Tuesday, March 29, 1983
12p
Dad dropped me at Grant’s in the grey dismal rain of early afternoon.
After listening to a few things by The Fall we set off to walk into Easterby, pausing at the entrance to Woodhead Park to hang about for Lee, whom I’d arranged to meet. He didn’t turn up (I think we were too early), so we carried on up through Lockley past the hut where I used to go to cub and scout meetings. The fact that the Lockley cubs and scouts have long since folded because of a lack of support seemed to emphasise all that has gone.
We walked into town through the serried repetitious ranks of box-like flats, all identical and circled by lines of flapping washing and groups of playing kids, an odd contrast between the unnaturally angular houses and the living moving people. We passed rows of Victorian terraces, some roofless and derelict, scraps of brightly patterned wallpaper still visible on the interior walls through the gaping windows.
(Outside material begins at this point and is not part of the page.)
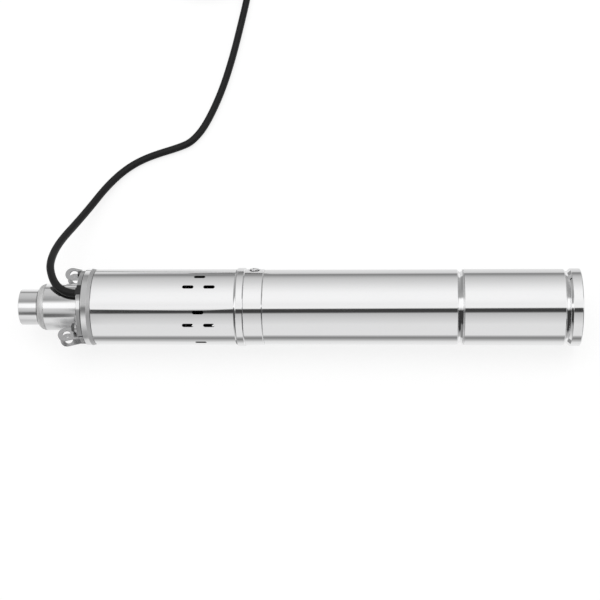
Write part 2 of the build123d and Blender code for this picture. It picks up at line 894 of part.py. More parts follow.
def make_bearing(name, start, width, bore_radius, outer_radius):
    """Write the four pieces of a ball bearing."""
    pitch_radius = bearing_middle(bore_radius, outer_radius)
    places = ball_places(start, width, pitch_radius)
    with BuildPart() as outer_race:
        tube(start, start + width, outer_radius, pitch_radius + race_land)
        ball_groove(start, width, pitch_radius)
    keep(outer_race, f"{name}_outer_race")
    with BuildPart() as inner_race:
        tube(start, start + width, pitch_radius - race_land, bore_radius)
        ball_groove(start, width, pitch_radius)
    keep(inner_race, f"{name}_inner_race")
    with BuildPart() as cage:
        cage_start = start + (width - cage_width) / 2
        cage_outer = pitch_radius + cage_half_height
        tube(cage_start, cage_start + cage_width, cage_outer, pitch_radius - cage_half_height)
        with Locations(*places):
            Sphere(ball_radius + running_fit, mode=Mode.SUBTRACT)
    keep(cage, f"{name}_cage")
    with BuildPart() as balls:
        with Locations(*places):
            Sphere(ball_radius)
    keep(balls, f"{name}_balls")


make_bearing("upper", upper_bearing_start, upper_bearing_width, shaft_radius + fit, upper_bearing_radius)
make_bearing("lower", lower_bearing_start, lower_bearing_width, shaft_end_radius + fit, lower_bearing_radius)

# Rotor core and its end rings
with BuildPart() as rotor_core:
    tube(core_start, core_end, core_bore_radius - air_gap, shaft_core_radius + fit)
keep(rotor_core, "rotor_core")

with BuildPart() as rotor_end_rings:
    tube(core_start - end_ring_length, core_start, end_ring_radius, shaft_core_radius + fit)
    tube(core_end, core_end + end_ring_length, end_ring_radius, shaft_core_radius + fit)
keep(rotor_end_rings, "rotor_end_rings")

# Stator core with its winding slots
stator_slot_depth = core_radius - core_yoke - core_bore_radius - stator_slot_lip
slot_middle = core_bore_radius + stator_slot_lip + stator_slot_depth / 2

with BuildPart() as stator_core:
    with BuildSketch(Plane.YZ.offset(core_start)):
        Circle(core_radius)
        Circle(core_bore_radius, mode=Mode.SUBTRACT)
        with PolarLocations(slot_middle, stator_slot_count):
            Rectangle(stator_slot_depth, stator_slot_width, mode=Mode.SUBTRACT)
        with PolarLocations(core_bore_radius + stator_slot_lip / 2, stator_slot_count):
            Rectangle(2 * stator_slot_lip, stator_slot_mouth, mode=Mode.SUBTRACT)
    extrude(amount=core_end - core_start)
keep(stator_core, "stator_core")

# Windings: a bundle in each slot, joined by the end turns
winding_depth = stator_slot_depth - 2 * hole_clearance
winding_inner = slot_middle - winding_depth / 2
winding_outer = slot_middle + winding_depth / 2

with BuildPart() as stator_windings:
    tube(winding_start, core_start - fit, winding_outer, winding_inner)
    tube(core_end + fit, winding_end, winding_outer, winding_inner)
    with BuildSketch(Plane.YZ.offset(winding_start)):
        with PolarLocations(slot_middle, stator_slot_count):
            Rectangle(winding_depth - loose_clearance, stator_slot_width - 2 * hole_clearance)
    extrude(amount=winding_end - winding_start)
keep(stator_windings, "stator_windings")

# Motor tube, rolled in at its lower end
with BuildPart() as motor_tube:
    tube(motor_start, motor_end, motor_tube_radius, motor_bore)
    fillet(rims(motor_tube, motor_start, motor_tube_radius), motor_tube_edge)
    fillet(rims(motor_tube, motor_end, motor_tube_radius), rolled_edge)
keep(motor_tube, "motor_tube")

# Lower bearing seat: spigots in both tubes, hollow waist and rim between them, hub for the bearing
lower_hub_radius = lower_bearing_radius + fit + bearing_hub_wall
groove_end = lower_bearing_start - fit
groove_start = groove_end - retaining_ring_width - fit
hub_start = groove_start - retaining_ring_width
lower_pocket_end = shaft_end + loose_clearance
lower_seat_end = lower_start + lower_spigot_length

with BuildPart() as lower_bearing_seat:
    turned(
        (hub_start, lower_bearing_radius + fit),
        (hub_start, lower_hub_radius),
        (motor_end, lower_hub_radius),
        (motor_end, motor_bore - seat_rim_wall),
        (hub_start, motor_bore - seat_rim_wall),
        (hub_start, motor_bore - fit),
        (motor_end, motor_bore - fit),
        (motor_end, waist_radius),
        ((motor_end + rim_start) / 2, waist_radius - waist_hollow),
        (rim_start, waist_radius),
        (rim_start, waist_rim_radius),
        (lower_start, waist_rim_radius),
        (lower_start, lower_bore - fit),
        (lower_seat_end, lower_bore - fit),
        (lower_seat_end, shaft_shoulder_radius),
        (lower_pocket_end, shaft_shoulder_radius),
        (lower_pocket_end, lower_bearing_radius + fit),
    )
    fillet(rims(lower_bearing_seat, rim_start, waist_rim_radius), waist_rim_edge)
    fillet(rims(lower_bearing_seat, lower_start, waist_rim_radius), waist_rim_edge)
    tube(
        groove_start,
        groove_end,
        lower_bearing_radius + retaining_ring_bite + fit,
        lower_bearing_radius,
        mode=Mode.SUBTRACT,
    )
keep(lower_bearing_seat, "lower_bearing_seat")

# Retaining ring in front of the lower bearing, with its gap
retaining_outer = lower_bearing_radius + retaining_ring_bite

with BuildPart() as retaining_ring:
    ring_station = groove_end - retaining_ring_width
    tube(ring_station, groove_end, retaining_outer, retaining_outer - retaining_ring_wall)
    with BuildSketch(Plane.YZ.offset(ring_station)):
        with Locations((0, retaining_outer)):
            Rectangle(2 * retaining_ring_wall, 3 * retaining_ring_wall)
    extrude(amount=retaining_ring_width, mode=Mode.SUBTRACT)
keep(retaining_ring, "retaining_ring")

# Lower tube, rolled in at its far end
with BuildPart() as lower_tube:
    tube(lower_start, lower_end, lower_tube_radius, lower_bore)
    fillet(rims(lower_tube, lower_start, lower_tube_radius), lower_tube_edge)
    fillet(rims(lower_tube, lower_end, lower_tube_radius), rolled_edge)
keep(lower_tube, "lower_tube")

# Capacitor in its clamp on the lower bearing seat
clamp_end = lower_seat_end + clamp_base_thickness

with BuildPart() as capacitor_clamp:
    tube(lower_seat_end, clamp_end, lower_bore - clamp_base_gap)
    tube(clamp_end, clamp_end + clamp_length, capacitor_radius + fit + clamp_wall, capacitor_radius + fit)
keep(capacitor_clamp, "capacitor_clamp")

with BuildPart() as capacitor:
    tube(clamp_end, clamp_end + capacitor_length, capacitor_radius)
    fillet(rims(capacitor, clamp_end + capacitor_length, capacitor_radius), capacitor_crown)
keep(capacitor, "capacitor")

# End cap: spigot with an O-ring groove, sloped groove outside, bead and end wall
spigot_start = lower_end - cap_spigot_length
groove_middle = spigot_start + oring_station
groove_floor = lower_bore - 2 * oring_radius - fit

with BuildPart() as end_cap:
    turned(
        (bead_start, cap_radius),
        (cap_end, cap_radius),
        (cap_end, 0),
        (cap_end - cap_wall, 0),
        (cap_end - cap_wall, lower_bore - bearing_web),
        (spigot_start, lower_bore - bearing_web),
        (spigot_start, lower_bore - fit),
        (lower_end, lower_bore - fit),
        (lower_end, cap_waist_radius),
        (cap_groove_middle, cap_waist_radius - cap_groove_depth),
    )
    fillet(rims(end_cap, bead_start, cap_radius), cap_bead_edge)
    fillet(rims(end_cap, cap_end, cap_radius), cap_edge)
    tube(
        groove_middle - oring_radius - fit,
        groove_middle + oring_radius + fit,
        lower_bore,
        groove_floor,
        mode=Mode.SUBTRACT,
    )
keep(end_cap, "end_cap")

with BuildPart() as cap_oring:
    with BuildSketch(Plane.XZ):
        with Locations((groove_middle, groove_floor + oring_radius)):
            Circle(oring_radius)
    revolve(axis=Axis.X)
keep(cap_oring, "cap_oring")


# Supply cable: straight runs joined by tangent arcs


def bend_radii(points):
    """The radius at each corner of a cable's route, as large as its two runs allow."""
    radii = []
    for before, corner, after in zip(points, points[1:], points[2:]):
        run_in = Vector(*corner) - Vector(*before)
        run_out = Vector(*after) - Vector(*corner)
        half_turn = math.radians(run_in.get_angle(run_out) / 2)
        radii.append(bend_share * min(run_in.length, run_out.length) / math.tan(half_turn))
    return radii


def make_cable(name, points):
    """Write one free stretch of the cable and print its bends and its volume."""
    radii = bend_radii(points)
    with BuildPart() as cable:
        with BuildLine() as route:
            FilletPolyline(*points, radius=radii)
        with BuildSketch(Plane(origin=route.line @ 0, z_dir=route.line % 0)):
            Circle(cable_radius)
        sweep(path=route.line)
    keep(cable, name)
    length = route.wire().length
    print(name, "bend radii", [round(radius, 1) for radius in radii])
    print(name, "length", round(length, 1))
    print(name, "volume", round(cable.part.volume, 1))
    print(name, "section times length", round(math.pi * cable_radius**2 * length, 1))
    return route.line


make_cable("supply_cable", cord_points)
tail_line = make_cable("supply_cable_tail", tail_points)

# Coil of the length that is not run out: two layers of turns, a lead in and a lead out
layer_height = 2 * cable_radius
coil_x = cord_points[-1][0] - coil_radius
coil_y = cord_points[-1][1] + coil_lead
lead_in = (coil_x + coil_radius, coil_y - coil_lead, floor_height + cable_radius)
lead_out = (coil_x - coil_lead, coil_y + coil_radius, floor_height + cable_radius + layer_height)

with BuildPart() as supply_cable_coil:
    with BuildSketch(Plane.XY.offset(floor_height)):
        with Locations((coil_x, coil_y)):
            Circle(coil_radius + cable_radius)
            Circle(coil_inner_radius, mode=Mode.SUBTRACT)
    extrude(amount=2 * layer_height)
    fillet(supply_cable_coil.edges().filter_by(GeomType.CIRCLE), coil_edge)
    with BuildSketch(Plane(origin=lead_in, z_dir=(0, 1, 0))):
        Circle(cable_radius)
    extrude(amount=coil_lead)
    with BuildSketch(Plane(origin=lead_out, z_dir=(1, 0, 0))):
        Circle(cable_radius)
    extrude(amount=coil_lead)
keep(supply_cable_coil, "supply_cable_coil")

# Three bare cores at the cable's far end
tail_end = tail_line @ 1
tail_heading = tail_line % 1
tail_plane = Plane(origin=tail_end, x_dir=tail_heading.cross(Vector(0, 0, 1)), z_dir=tail_heading)

for core_number, core_name in enumerate(("core_live", "core_neutral", "core_earth")):
    core_turn = 2 * math.pi * core_number / wire_core_count
    core_place = (wire_core_offset * math.cos(core_turn), wire_core_offset * math.sin(core_turn))
    with BuildPart() as wire_core:
        with BuildSketch(tail_plane):
            with Locations(core_place):
                Circle(wire_core_radius)
        extrude(amount=wire_core_length)
    keep(wire_core, core_name)
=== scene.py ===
"""Dresses the borehole pump model and sets up its studio."""

import math

import bpy
from bpy.props import FloatProperty, FloatVectorProperty, PointerProperty
from mathutils import Matrix, Vector


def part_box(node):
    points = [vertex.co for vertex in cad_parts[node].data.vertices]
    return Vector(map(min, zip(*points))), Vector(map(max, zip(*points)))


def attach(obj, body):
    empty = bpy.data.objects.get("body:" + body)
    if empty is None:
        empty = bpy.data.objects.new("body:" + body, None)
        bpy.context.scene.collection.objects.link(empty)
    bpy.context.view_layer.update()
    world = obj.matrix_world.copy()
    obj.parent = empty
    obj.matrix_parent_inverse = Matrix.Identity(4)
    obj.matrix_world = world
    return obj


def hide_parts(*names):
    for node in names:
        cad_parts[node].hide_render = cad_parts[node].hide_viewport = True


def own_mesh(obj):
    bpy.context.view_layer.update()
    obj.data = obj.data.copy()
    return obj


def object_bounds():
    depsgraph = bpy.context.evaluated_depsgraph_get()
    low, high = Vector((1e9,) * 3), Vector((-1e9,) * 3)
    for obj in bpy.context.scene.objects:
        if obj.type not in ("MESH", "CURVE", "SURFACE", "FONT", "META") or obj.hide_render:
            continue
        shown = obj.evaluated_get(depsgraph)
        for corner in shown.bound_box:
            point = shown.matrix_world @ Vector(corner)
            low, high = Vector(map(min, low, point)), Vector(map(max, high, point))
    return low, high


bl_info = {
    "name": "Borehole Pump",
    "version": (1, 0, 0),
    "blender": (4, 5, 0),
    "location": "View3D > Sidebar > Borehole Pump",
    "description": "Finishes, supply cable and studio of a slim borehole pump",
    "category": "Object",
}

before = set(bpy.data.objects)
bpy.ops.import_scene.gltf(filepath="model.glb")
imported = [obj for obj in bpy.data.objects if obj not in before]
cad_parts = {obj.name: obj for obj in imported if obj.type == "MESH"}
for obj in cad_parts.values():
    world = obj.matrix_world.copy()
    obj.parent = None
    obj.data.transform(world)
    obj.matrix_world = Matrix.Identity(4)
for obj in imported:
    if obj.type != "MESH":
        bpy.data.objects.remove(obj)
CAD_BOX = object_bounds()


# Shader building

class Value:
    """One output of a shader node, on which arithmetic adds Math nodes."""

    def __init__(self, graph, socket):
        self.graph = graph
        self.socket = socket

    def __add__(self, other):
        return self.graph.maths("ADD", self, other)

    def __radd__(self, other):
        return self.graph.maths("ADD", other, self)

    def __sub__(self, other):
        return self.graph.maths("SUBTRACT", self, other)

    def __rsub__(self, other):
        return self.graph.maths("SUBTRACT", other, self)

    def __mul__(self, other):
        return self.graph.maths("MULTIPLY", self, other)

    def __rmul__(self, other):
        return self.graph.maths("MULTIPLY", other, self)

    def __truediv__(self, other):
        return self.graph.maths("DIVIDE", self, other)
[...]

By the time we tramped down Fawcett Road toward Easterby the rain sprayed down in a fine drizzle, and gusted in great curtains across the open spaces away in the distance. We commented on how miserable it made everything appear, the big black factories with their grey windows, the churches beneath their stark spines on the horizon, the long lines of bleak prewar ‘modern’ terraces with their mucky white plaster faced fronts & empty curtain trimmed windows. . . .
We went to the flea-market to look through the bootleg tapes of The Fall, The Pop Group, Hendrix, The Birthday Party, etc. The usual crop of raincoats were there (sez I), but as I don’t have a cassette player it was pointless me buying anything. I left feeling vaguely dissatisfied and sickened off, whereas I’d felt OK before. I tried to draw money out from my cash-point but I’d forgotten my card and thought maybe I’d lost it, and so we wandered about in Easterby with scarcely a pound between us. I had 12p.
We sat for an hour or so in a café up Dyson Street which was filled with tables of loudly chatting women with babies and bags, men with newspapers, and office workers in suits and ties totting up figures. Out we went again into the wet slimy streets, ducking into the Eastgate centre for warmth and comfort. At Smith’s I saw Myth de Sysyphe, The Fall, and The Happy Death by Camus.
Grant was now silent and seemed bored. All avenues of talk (even mindless hysteria) had dried up. He says he’s still writing poetry about mental states and is seeing Nik tonight and on Friday practices with his “tame” band (a “tameness” he’s irked by). I don’t have the confidence to set a poem down on paper and anyway poetry has never beckoned me as such. Jack of all trades, master of none. Grant said goodbye with scarcely a comment or a smile and was gone, leaving me on the bus.
I have read a little more of Nate Shaw and as I write Radio 3 strings slide their way through some hard and spiny atmospheric 1980 composition by Richard Rodney Bennett. The weary-mindedness has again crept up in me like a cancer.